> STATED TASK:
From the first line of the data through the line containing "seam_z = 149; // [148.5:0.5:150]", return each line exactly.

* start *

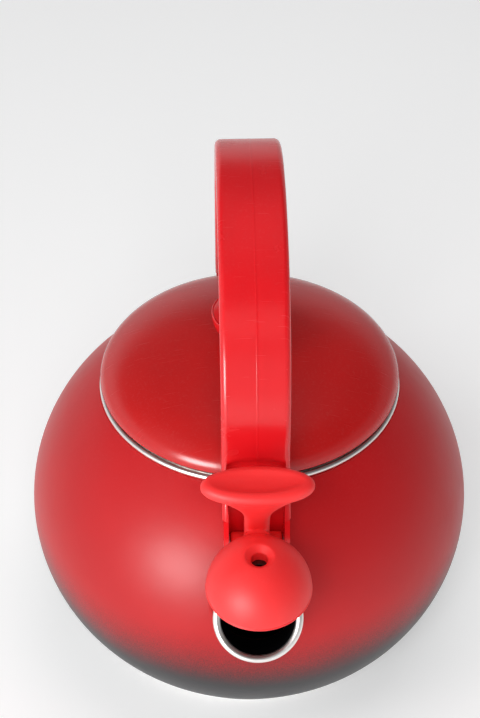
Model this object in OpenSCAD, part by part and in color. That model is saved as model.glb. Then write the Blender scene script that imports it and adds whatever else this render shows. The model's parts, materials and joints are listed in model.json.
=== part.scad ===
// Stovetop whistling kettle with a fixed arch handle, a lift-off lid and a thumb-lever whistle cap.
// Millimetres. The origin is the centre of the underside, +Z is up and the spout points to -Y.

/* [Body] */
// Widest radius of the belly
belly_r = 105; // [102:0.5:108]
// Half of the full height of the belly's oval
belly_half_h = 95; // [93:0.5:97]
// Height of the widest circle above the stove
belly_z = 73; // [71:0.5:75]
// Wall thickness of the steel shell
shell_t = 1; // [0.8:0.1:1.4]

/* [Base] */
// Radius of the capsule under the body
base_r = 72.5; // [70:0.5:73.5]
// Height of the capsule
base_h = 6; // [5:0.5:7]
// Thickness of the steel skin round the aluminium core
base_skin_t = 0.8; // [0.6:0.1:1]

/* [Rim] */
// Radius of the centre of the rolled rim
rim_r = 67.9; // [67.5:0.1:68.3]
// Radius of the roll itself
rim_roll_r = 1.5; // [1.2:0.1:1.6]
// Inner radius of the neck under the rim
neck_r = 63.4; // [63.2:0.1:63.8]
// Depth of the neck
neck_h = 11; // [9:1:14]

/* [Spout] */
// Angle of the spout above level
spout_pitch = 35; // [33:1:37]
// Distance of the mouth's centre in front of the kettle's axis
spout_reach = 119; // [118:0.5:120]
// Height of the mouth's centre
spout_z = 114.5; // [113.5:0.5:115.5]
// Radius of the centre of the mouth's rolled ring
mouth_r = 17.5; // [17:0.1:17.6]
// Radius of the roll of the mouth's ring
mouth_roll_r = 1.7; // [1.5:0.1:1.8]
// Radius of the spout where it meets the body
spout_root_r = 22; // [21:0.5:23]

/* [Handle] */
// Width of the strap
grip_w = 29; // [28:0.5:30]
// Thickness of the strap
grip_t = 11; // [10:0.5:11.5]
// Radius of the rounded edges of the strap
grip_edge_r = 2.7; // [2:0.1:3.5]
// Outer radius of the arch
arch_r = 83; // [82.5:0.5:84]
// Height of the arch's centre
arch_z = 178; // [176:0.5:180]
// Height of the seam between the handle and its feet
seam_z = 149; // [148.5:0.5:150]

/* [Fork] */
// Distance between the cheeks of the fork
fork_gap = 23.6; // [23:0.1:24]
// Width over the cheeks of the fork
fork_w = 28; // [27.6:0.1:28.4]
// Distance of the pivot pin in front of the kettle's axis
pivot_reach = 92.5; // [92:0.5:93.5]
// Height of the pivot pin
pivot_z = 132.5; // [132:0.5:133.5]
// Radius of the pivot pin
pin_r = 1.5; // [1.2:0.1:1.8]

/* [Whistle lever] */
// Angle by which the cap stands open
open_angle = 50; // [44:1:50]
// Radius of the whistle cap
cap_r = 22; // [21.8:0.1:22.4]
// Depth by which the cap's lip passes the mouth when shut
lip_overlap = 3; // [2.5:0.1:3.2]
// Width of the thumb paddle
paddle_w = 47; // [42:1:50]
// Depth of the thumb paddle from front to back
paddle_d = 18; // [15:0.5:19]
// Width of the lever's stalk
stalk_w = 11; // [9:0.5:13]

/* [Lid] */
// Radius of the lid over its rolled edge
lid_r = 68.9; // [68.5:0.1:69.2]
// Height of the lid's dome above its edge
lid_h = 22; // [20:0.5:24]
// Height of the lid's edge above the stove
lid_z = 149.6; // [149.4:0.1:150]
// Radius of the knob
knob_r = 17.2; // [15:0.2:19]
// Height of the knob above the lid
knob_h = 17.4; // [16.5:0.2:19]

/* [Hidden] */
$fn = 96;

// Steps along each curved outline
curve_steps = 30;
// Steps along a leg's outer face
leg_steps = 8;
// Extra length of a cutting tool past the face it cuts
cut_over = 1;
// Radial gap of a turning fit
pin_gap = 0.05;
// Smallest gap between pieces that move past each other
move_gap = 0.4;

// Rim and neck
rim_z = belly_z + belly_half_h * sqrt(1 - pow(rim_r / belly_r, 2));
rim_foot_z = rim_z - rim_roll_r;
neck_t = 0.8;
seat_z = rim_foot_z + neck_t;

// Spout
spout_wall = 1;
spout_len = 40;
spout_out_r = mouth_r + spout_wall / 2;
spout_waist = 8;
sleeve_len = 7;
spout_hole_r = 15.5;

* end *

> TASK RESPONSE:
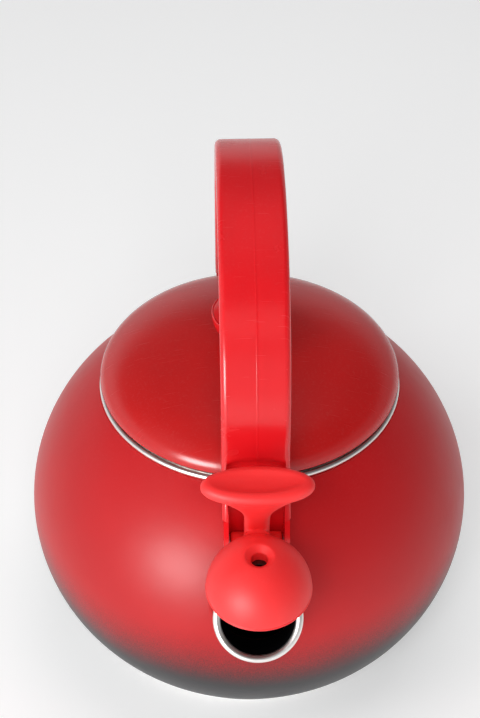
Model this object in OpenSCAD, part by part and in color. That model is saved as model.glb. Then write the Blender scene script that imports it and adds whatever else this render shows. The model's parts, materials and joints are listed in model.json.
=== part.scad ===
// Stovetop whistling kettle with a fixed arch handle, a lift-off lid and a thumb-lever whistle cap.
// Millimetres. The origin is the centre of the underside, +Z is up and the spout points to -Y.

/* [Body] */
// Widest radius of the belly
belly_r = 105; // [102:0.5:108]
// Half of the full height of the belly's oval
belly_half_h = 95; // [93:0.5:97]
// Height of the widest circle above the stove
belly_z = 73; // [71:0.5:75]
// Wall thickness of the steel shell
shell_t = 1; // [0.8:0.1:1.4]

/* [Base] */
// Radius of the capsule under the body
base_r = 72.5; // [70:0.5:73.5]
// Height of the capsule
base_h = 6; // [5:0.5:7]
// Thickness of the steel skin round the aluminium core
base_skin_t = 0.8; // [0.6:0.1:1]

/* [Rim] */
// Radius of the centre of the rolled rim
rim_r = 67.9; // [67.5:0.1:68.3]
// Radius of the roll itself
rim_roll_r = 1.5; // [1.2:0.1:1.6]
// Inner radius of the neck under the rim
neck_r = 63.4; // [63.2:0.1:63.8]
// Depth of the neck
neck_h = 11; // [9:1:14]

/* [Spout] */
// Angle of the spout above level
spout_pitch = 35; // [33:1:37]
// Distance of the mouth's centre in front of the kettle's axis
spout_reach = 119; // [118:0.5:120]
// Height of the mouth's centre
spout_z = 114.5; // [113.5:0.5:115.5]
// Radius of the centre of the mouth's rolled ring
mouth_r = 17.5; // [17:0.1:17.6]
// Radius of the roll of the mouth's ring
mouth_roll_r = 1.7; // [1.5:0.1:1.8]
// Radius of the spout where it meets the body
spout_root_r = 22; // [21:0.5:23]

/* [Handle] */
// Width of the strap
grip_w = 29; // [28:0.5:30]
// Thickness of the strap
grip_t = 11; // [10:0.5:11.5]
// Radius of the rounded edges of the strap
grip_edge_r = 2.7; // [2:0.1:3.5]
// Outer radius of the arch
arch_r = 83; // [82.5:0.5:84]
// Height of the arch's centre
arch_z = 178; // [176:0.5:180]
// Height of the seam between the handle and its feet
seam_z = 149; // [148.5:0.5:150]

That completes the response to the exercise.